No I won't sell my shares. IBM has the lowest PE in any of the IT industries. The IT Services industry has a PE of 31.8 with a lower yield than IBM. The Computers and Peripherals Industry has a PE of 22.4 with a lower yield. Look up any of your favorite stocks, HPQ, AAPL, whatever and they all have much higher PEs with lower yields. AAPL has a PE of 33 with no dividend! For an Iphone? An Ipod?...ridiculous! IBM is in Businessweek's Sept issue as the number 2 company of the top 100 best global brands.
And the PE is now between 12 and 13 as though it were a value instead of a growth stock.

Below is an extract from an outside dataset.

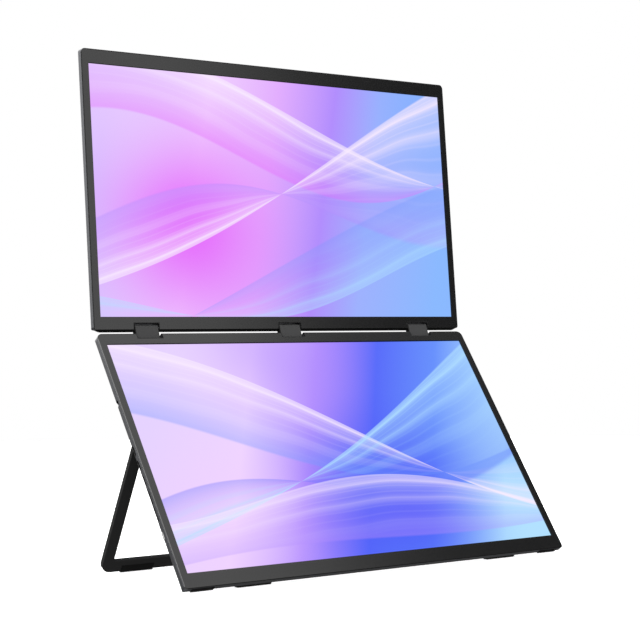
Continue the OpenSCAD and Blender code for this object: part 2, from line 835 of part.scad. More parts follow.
module port_board_screws() {
    color("#b8b9bc") in_lower() for (z = port_board_screws_z) translate([port_screw_x, 0, z])
        screw(port_board_y - screw_head_t, board_t + port_screw_l, 1);
}

module usb_c_shells() {
    color("#c4c5c8") in_lower() for (z = usb_zs) difference() {
        port_run(port_x, port_x + shell_l, z) usb_outline(0);
        port_run(port_x - over, port_x + shell_l - shell_wall, z) usb_outline(-shell_wall);
    }
}

tongue_in = 1;
tongue_t = 0.7;
usb_tongue_w = 6.7;
hdmi_tongue_w = 7.8;

// The contact tongue in the middle of a port's mouth
module tongue(z, w) {
    translate([port_x + tongue_in, port_depth - tongue_t / 2, z - w / 2])
        cube([shell_l - shell_wall - tongue_in, tongue_t, w]);
}

module usb_c_tongues() {
    color("#161617") in_lower() for (z = usb_zs)
        tongue(z, usb_tongue_w);
}

module mini_hdmi_shells() {
    color("#c4c5c8") in_lower() for (z = hdmi_zs) difference() {
        port_run(port_x, port_x + shell_l, z) hdmi_outline(0);
        port_run(port_x - over, port_x + shell_l - shell_wall, z) hdmi_outline(-shell_wall);
    }
}

module mini_hdmi_tongues() {
    color("#161617") in_lower() for (z = hdmi_zs)
        tongue(z, hdmi_tongue_w);
}

module audio_jack() {
    color("#111112") in_lower() translate([jack_in - half_w, port_depth, jack_z]) difference() {
        union() {
            bore_x(0, jack_lip_l, jack_lip_r);
            bore_x(0, jack_body_l, jack_r + jack_wall);
        }
        bore_x(-over, jack_body_l - jack_end, jack_r);
    }
}

module status_light() {
    color("#e8f4ff") in_lower() translate([0, port_depth, light_z])
        bore_x(light_in - half_w, board_edge, light_r);
}

// A cap with a rim that keeps it behind the wall and a stem that presses the switch
module power_button() {
    color("#77787b") in_lower() {
        port_run(button_in - half_w, button_stop - half_w, button_z) slot_outline(button_w, button_l);
        port_run(button_stop - half_w, button_stop + button_rim_t - half_w, button_z)
            slot_outline(button_w + 2 * button_rim, button_l + 2 * button_rim);
        port_run(button_stop + button_rim_t - half_w, switch_x - button_travel - 0.1, button_z)
            slot_outline(button_stem, 3 * button_stem);
    }
}

switch_l = 3.4;
switch_t = 2;
switch_w = 4.8;
switch_x = board_edge - switch_l;

module power_switch() {
    color("#909194") in_lower()
        translate([switch_x, port_depth - switch_t / 2, button_z - switch_w / 2])
            cube([switch_l, switch_t, switch_w]);
}

// ---------------------------------------------------------------- hinge hardware

module lower_hinge_pins() {
    color("#8b8c90") in_lower() translate([0, 0, lower_h]) hinge_pins(lower_pin_depth);
}

module lower_hinge_plates() {
    color("#9a9ba0") in_lower() translate([0, 0, lower_h]) hinge_plates(block_deep, lower_inner);
}

module lower_hinge_screws() {
    color("#b8b9bc") in_lower() translate([0, 0, lower_h]) hinge_plate_screws(block_deep, lower_inner);
}

// A link: a bar with round edges that turns on the lower pins and carries the upper ones
module hinge_link(x) {
    color("#3a3b3d") in_link() translate([x, 0, 0]) difference() {
        intersection() {
            run_x(-link_w / 2, link_w / 2) {
                translate([-link_r, 0]) square([2 * link_r, pin_span]);
                for (z = [0, pin_span]) translate([0, z]) circle(r = link_r);
            }
            slab(-link_r, link_r) translate([0, pin_span / 2])
                chamfered(link_w, pin_span + 2 * link_r, link_chamfer);
            translate([0, 0, -link_r]) linear_extrude(pin_span + 2 * link_r)
                chamfered(link_w, 2 * link_r, link_chamfer);
        }
        for (z = [0, pin_span]) translate([0, 0, z])
            bore_x(-link_w / 2 - over, link_w / 2 + over, pin_r + pin_play);
    }
}

module hinge_link_left() {
    hinge_link(link_xs[0]);
}

module hinge_link_centre() {
    hinge_link(link_xs[1]);
}

module hinge_link_right() {
    hinge_link(link_xs[2]);
}

// ---------------------------------------------------------------- upper display

// Turns a hinge edge that opens upwards into the upper display's, which opens downwards
module at_low_edge() {
    mirror([0, 0, 1]) children();
}

module upper_outer() {
    housing(
        body_w, upper_h, bezel_t, upper_t,
        upper_low_corner_r, upper_corner_r, seam_chamfer, upper_edge_r
    );
}

driver_chip = 9;
driver_chip_t = 0.6;
driver_chip_pitch = 24;
driver_w = 96;
driver_h = 22;
driver_low = 34;
driver_back = upper_inner - 0.8;
driver_screws = [for (x = [-1, 1]) [x * (driver_w / 2 - board_margin), driver_low + driver_h / 2]];

module upper_back_cover() {
    color("#3c3d40") in_upper() difference() {
        union() {
            difference() {
                upper_outer();
                translate([0, 0, side_wall]) housing(
                    body_w - 2 * side_wall, upper_h - 2 * side_wall, bezel_t - over, upper_inner,
                    upper_low_corner_r - side_wall, upper_corner_r - side_wall,
                    0, upper_edge_r - side_wall
                );
            }
            intersection() {
                upper_outer();
                at_low_edge() hinge_blocks(upper_block_deep, upper_t);
            }
            for (p = driver_screws) translate([p[0], 0, p[1]])
                bore_y(driver_back, upper_inner, board_post_r);
        }
        at_low_edge() hinge_notches(upper_notch_deep, upper_notch_back);
        at_low_edge() hinge_notches(pin_inset + wall_above_pin, upper_t + over);
        at_low_edge() hinge_pin_holes(upper_pin_depth);
        at_low_edge() hinge_plate_holes(upper_block_deep, upper_inner);
        for (p = driver_screws) translate([p[0], 0, p[1]])
            bore_y(driver_back - over, upper_inner, screw_r);
    }
}

module upper_front_bezel() {
    color("#4b4b4d") in_upper() difference() {
        front_bezel(upper_h, upper_bezel_low, upper_low_corner_r, upper_corner_r);
        at_low_edge() hinge_notches(upper_notch_deep, bezel_t + over);
    }
}

// Strips along the hinge edge, round about the pins, with sloping outer ends
module upper_hinge_rim() {
    rim_low = rim_r - pin_inset;
    rim_half = half_w - upper_low_corner_r;
    rim_front = bezel_t + seam_chamfer;
    color("#0c0c0d") in_upper() difference() {
        intersection() {
            run_x(-rim_half, rim_half) intersection() {
                translate([upper_pin_depth, pin_inset]) circle(r = rim_r);
                translate([rim_front, -rim_r]) square([upper_t - upper_edge_r - rim_front, rim_r]);
            }
            slab(0, upper_t) polygon([
                [-rim_half, 0], [rim_half, 0], [rim_half - rim_slope, -rim_low], [rim_slope - rim_half, -rim_low]
            ]);
        }
        for (x = link_xs) translate([x - notch_half, -over, -rim_r])
            cube([2 * notch_half, upper_t, rim_r + over]);
    }
}

module upper_lcd_glass() {
    color("#b9b4f2") in_upper() glass(upper_bezel_low, false);
}

module upper_backlight() {
    color("#d9dadd") in_upper() backlight(upper_bezel_low, false);
}

module upper_driver_board() {
    color("#1f5a3a") in_upper() difference() {
        translate([-driver_w / 2, driver_back - board_t, driver_low]) cube([driver_w, board_t, driver_h]);
        for (p = driver_screws) translate([p[0], 0, p[1]])
            bore_y(driver_back - board_t - over, driver_back + over, screw_r);
    }
}

module upper_driver_chips() {
    color("#26272a") in_upper() for (i = [-1:1])
        chip(i * driver_chip_pitch, driver_back, driver_low + driver_h / 2, driver_chip, driver_chip_t);
}

module upper_board_screws() {
    color("#b8b9bc") in_upper() for (p = driver_screws) translate([p[0], 0, p[1]]) {
        bore_y(driver_back - board_t - flat_head_t, driver_back - board_t, screw_head_r);
        bore_y(driver_back - board_t, upper_inner, screw_r);
    }
}

module upper_hinge_pins() {
    color("#8b8c90") in_upper() at_low_edge() hinge_pins(upper_pin_depth);
}

module upper_hinge_plates() {
    color("#9a9ba0") in_upper() at_low_edge() hinge_plates(upper_block_deep, upper_inner);
}

module upper_hinge_screws() {
    color("#b8b9bc") in_upper() at_low_edge() hinge_plate_screws(upper_block_deep, upper_inner);
}

// ---------------------------------------------------------------- feet

module foot_strip(side) {
    color("#0e0e0f") in_lower()
        translate([side * strip_x - strip_w / 2, strip_front, -strip_drop])
            cube([strip_w, strip_back - strip_front, strip_in + strip_drop]);
}

module front_foot_left() {
    foot_strip(-1);
}

module front_foot_right() {
    foot_strip(1);
}

sole_back = hump_back + sole_proud;
sole_rise = tan(lower_lean) * (sole_back - sole_front);
foot_top = rail_top - rail_above_foot;
toe_l = 1.6;
toe_rise = 0.5;
toe = sole_front - toe_l;

// A rear foot wraps the rail's lower edge; its sole is level when the display leans at rest
module rear_foot(side) {
    color("#232325") in_lower() run_x(side * foot_x - foot_w / 2, side * foot_x + foot_w / 2)
        difference() {
            polygon([
                [toe, sole_low + toe_rise], [sole_front, sole_low], [sole_back, sole_low + sole_rise],
                [sole_back, foot_top], [toe, foot_top]
            ]);
            side_section(lower_h, bezel_t, lower_t, seam_chamfer, lower_edge_r);
            rail_section();
        }
}

module rear_foot_left() {
    rear_foot(-1);
}

module rear_foot_right() {
    rear_foot(1);
}

// ---------------------------------------------------------------- stand

module stand_pivot_pins() {
    color("#8b8c90") in_lower() for (side = [-1, 1])
        translate([side * hump_w / 2, pivot_depth, pivot_h])
            bore_x(side > 0 ? -pivot_in : -pivot_out, side > 0 ? pivot_out : pivot_in, pivot_r);
}

// The stand in its own frame: pivot at the origin, arms down along z
module stand_outline() {
    difference() {
        union() {
            translate([-stand_half_w, stand_r - arm_l]) square([2 * stand_half_w, arm_l + stand_t]);
            translate([stand_r - stand_half_w, -arm_l]) square([2 * (stand_half_w - stand_r), arm_l]);
            for (side = [-1, 1])
                translate([side * (stand_half_w - stand_r), stand_r - arm_l]) circle(r = stand_r);
        }
        window_w = 2 * (stand_half_w - arm_w);
        translate([-window_w / 2, bar_h + stand_inner_r - arm_l]) square([window_w, 2 * arm_l]);
        translate([stand_inner_r - window_w / 2, bar_h - arm_l])
            square([window_w - 2 * stand_inner_r, arm_l]);
        for (side = [-1, 1])
            translate([side * (window_w / 2 - stand_inner_r), bar_h + stand_inner_r - arm_l])
                circle(r = stand_inner_r);
    }
}

module pad_section() {
    translate([-pad_face, -pad_reach]) square([pad_proud + pad_inset, pad_h + pad_drop]);
    translate([-pad_face, -pad_reach]) square([pad_face + stand_t / 2, pad_drop + pad_inset]);
}

module stand_frame() {
    color("#222223") in_stand() difference() {
        intersection() {
            slab(-stand_t / 2, stand_t / 2) stand_outline();
            run_x(-stand_half_w, stand_half_w) {
                translate([-stand_t / 2, -arm_l]) square([stand_t, arm_l]);
                circle(r = stand_t / 2);
            }
        }
        for (side = [-1, 1]) translate([side * (hump_w / 2 + pivot_hole_l / 2), 0, 0])
            bore_x(-pivot_hole_l / 2, pivot_hole_l / 2, pivot_r + pivot_play);
        for (side = [-1, 1]) run_x(side * pad_x - pad_w / 2, side * pad_x + pad_w / 2) pad_section();
    }
}

module stand_pad(side) {
    color("#0e0e0f") in_stand()
        run_x(side * pad_x - pad_w / 2, side * pad_x + pad_w / 2) pad_section();
}

module stand_pad_left() {
    stand_pad(-1);
}

module stand_pad_right() {
    stand_pad(1);
}

lower_front_bezel();
lower_lcd_glass();
lower_backlight();
lower_back_cover();
electronics_cover();
electronics_cover_screws();
main_board();
main_board_chips();
main_board_screws();
port_board();
port_board_screws();
usb_c_shells();
usb_c_tongues();
mini_hdmi_shells();
mini_hdmi_tongues();
audio_jack();
status_light();
power_switch();
power_button();
speaker_left();
speaker_right();
lower_hinge_pins();
lower_hinge_plates();
lower_hinge_screws();
front_foot_left();
front_foot_right();
rear_foot_left();
rear_foot_right();
stand_pivot_pins();
hinge_link_left();
hinge_link_centre();
hinge_link_right();
upper_front_bezel();
upper_lcd_glass();
upper_backlight();
upper_back_cover();
upper_driver_board();
upper_driver_chips();
upper_board_screws();
upper_hinge_pins();
upper_hinge_plates();
upper_hinge_screws();
upper_hinge_rim();
stand_frame();
stand_pad_left();
stand_pad_right();
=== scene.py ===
import math

import bmesh
import bpy
from mathutils import Matrix, Vector


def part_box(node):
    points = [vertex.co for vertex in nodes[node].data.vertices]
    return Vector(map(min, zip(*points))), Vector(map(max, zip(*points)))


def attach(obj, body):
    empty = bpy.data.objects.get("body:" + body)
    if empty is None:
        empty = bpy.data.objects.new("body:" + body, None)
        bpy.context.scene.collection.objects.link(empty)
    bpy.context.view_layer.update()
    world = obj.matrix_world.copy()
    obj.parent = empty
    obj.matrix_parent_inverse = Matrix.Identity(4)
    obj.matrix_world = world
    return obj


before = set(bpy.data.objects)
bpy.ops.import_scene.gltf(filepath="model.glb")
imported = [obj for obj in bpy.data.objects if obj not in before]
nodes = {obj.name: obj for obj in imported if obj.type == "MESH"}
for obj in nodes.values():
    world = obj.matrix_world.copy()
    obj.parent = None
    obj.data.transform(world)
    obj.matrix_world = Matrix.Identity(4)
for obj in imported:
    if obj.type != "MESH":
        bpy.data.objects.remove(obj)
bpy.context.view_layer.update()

# ------------------------------------------------------------------ back covers
# The two back covers are trays of die-cast light alloy, bead blasted and anodised dark grey.
# Blasting leaves a fine even grain, and the anodising is a little cloudy where the metal is thick.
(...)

IBM serves banking, insurance, education, government, healthcare, life sciences, aerospace and defense, automotive, chemical and petroleum, electronics, distribution, telecommunications, media and entertainment, and energy and utilities, as well as small and medium sized business, in 170 countries. By owning IBM, I have invested all over the world in leading technology and services in every industry. I am diversified.
10-15-2009 @ 9:30PM
Beltway Greg said...
Well Peggy not really. IBM has increasing become a service orientated company. The stock dropped because companies aren't renewing the contracts. You're not diversified. IBM is one company. You could say the same thing about any number of multi-national companies and don't get hung up on the P/E. It's only one measure. A company with a high P/E doesn't need a dividend. Would you like 30-40%/year stock appreciation which isn't taxed or a 3-4% yield that is? Look at how True Religion jeans have done during this economic mess? If your product connects with the customer it doesn't matter what you sell. Look at Green Mountain Coffee.